Watching through her namesake show and I love that when she was talking about her apprentice’s anger, she didn’t go into a lecture about the dark side like Yoda would. IMO the Jedi fear of the dark side was a huge blind spot (and I really wish Disney hadn’t gotten rid of the original post OT storyline where Luke turns to the dark side and then turns back when he doesn’t want to follow orders because the dark side wasn’t the one way path the Jedi thought it was… Instead of the whole “Ben might turn, better kill him!” they replaced it with).

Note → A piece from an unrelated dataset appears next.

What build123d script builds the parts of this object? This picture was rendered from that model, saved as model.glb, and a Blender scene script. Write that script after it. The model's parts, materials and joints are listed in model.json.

But yeah, I think the Borg really personifies the whole idea that once a civilization gets to type II, it won’t likely ever go extinct. I’m not sure if either of them are technically type II, but the Borg are much closer than the Empire was. If the question was “who would win an all out war” IMO the answer is unquestionably the Borg. I’m having a hard time thinking of another sci-fi or fantasy faction that could take on the Borg in an all out war without some deux ex machina level abilities. Even the federation would probably fall if the Borg decided to focus all of their attention on a war with them, and that’s before any kind of time travel even enters the equation (though future federation might be a different situation). Though that’s with the caveat of the most recent series I’ve seen is Enterprise, no idea if anything in the more recent ones challenges that.